The Sanmar Herald firing happened while the civilian track was active. Araghchi’s guarantee to India was issued in good faith. He was announcing a commitment he did not have the institutional authority to enforce. The same dynamic applies to any nuclear or Hormuz framework the civilian track might sign: the FM’s signature and the IRGC’s operational compliance are, under current conditions, two different things. Trump’s negotiating team has evidently concluded the same.


Somewhere in the Strait, 800 vessels are waiting. Approximately 20,000 seafarers. The International Maritime Organization has been developing an evacuation plan — a framework requiring cleared shipping lanes, confirmed mine-free transit corridors, and an agreement that neither party fires on vessels during the evacuation window. That plan has not activated. US forces began mine clearance operations on April 11; as of this week, fewer than ten mines have been identified and addressed. The full picture of what was laid during the closure period is still being assessed.

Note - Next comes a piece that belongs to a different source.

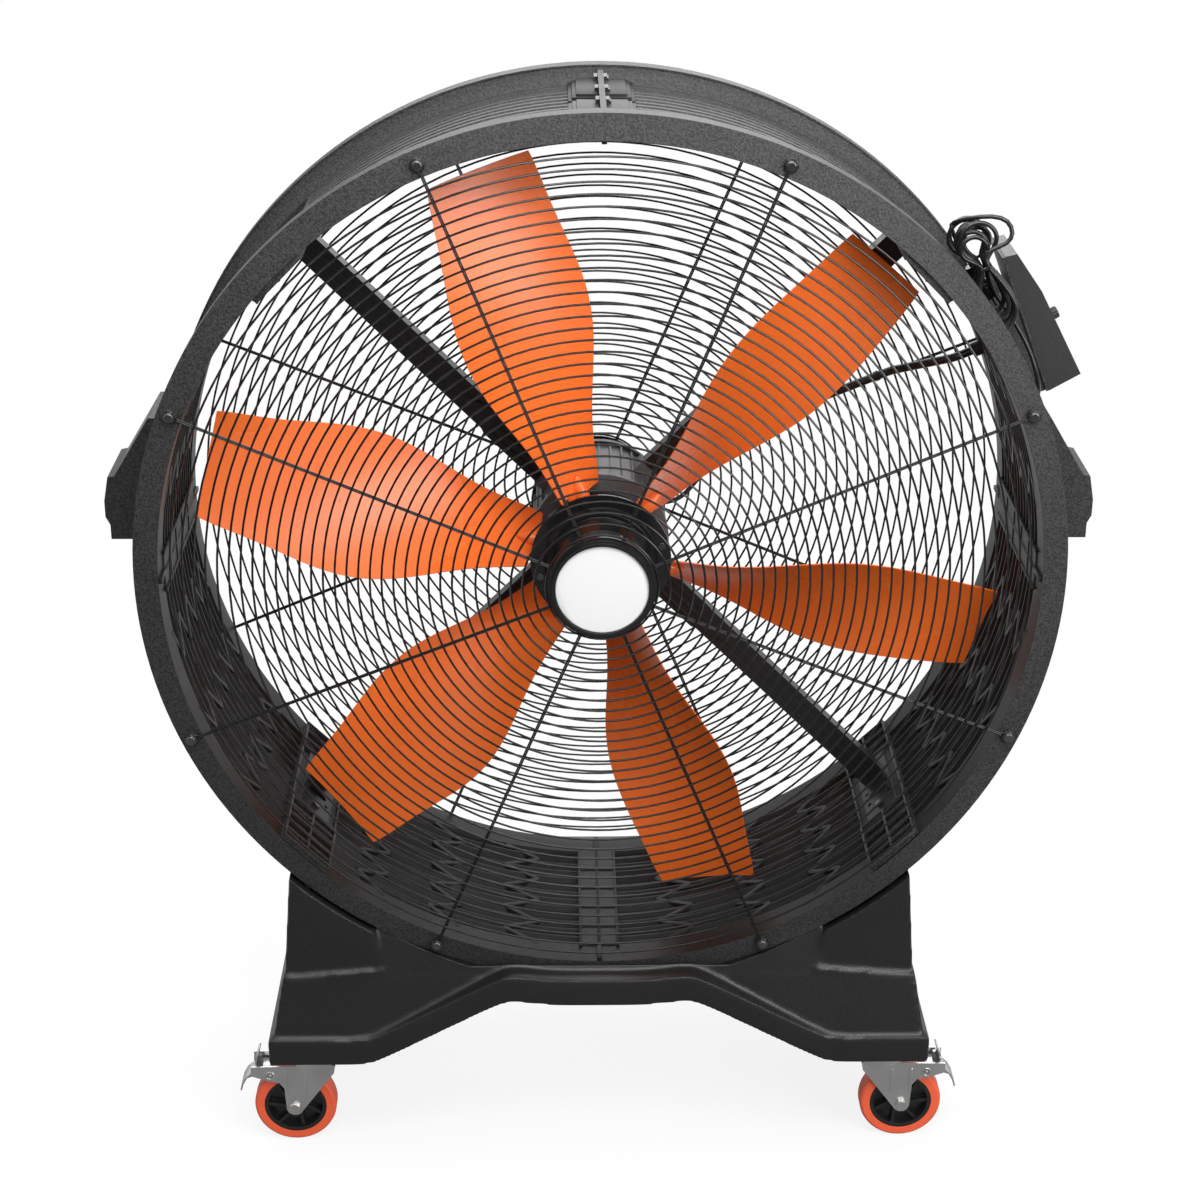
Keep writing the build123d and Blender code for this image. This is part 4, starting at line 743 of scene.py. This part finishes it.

The extension changes the legal instrument governing this war. It does not change the blockade. It does not change the IRGC’s posture, which is determined by the same council waiting on a directive from a leader who has not issued one. For the 20,000 people anchored between two navies, Tuesday’s announcement changed one thing: the word “extension” now appears in their situation’s paperwork.

Trump named the fracture. He is waiting for it to close. The extension buys time for something to happen inside Iran that is not currently happening. Whether that takes weeks or months is not a function of Trump’s patience — it is a function of Mojtaba Khamenei’s recovery, an explicit IRGC council authorization, or a structural shift in Iran’s internal balance of power that no outside actor can produce on a schedule.

The fracture is real. Whether it heals, and how fast, is the only question the extension left open.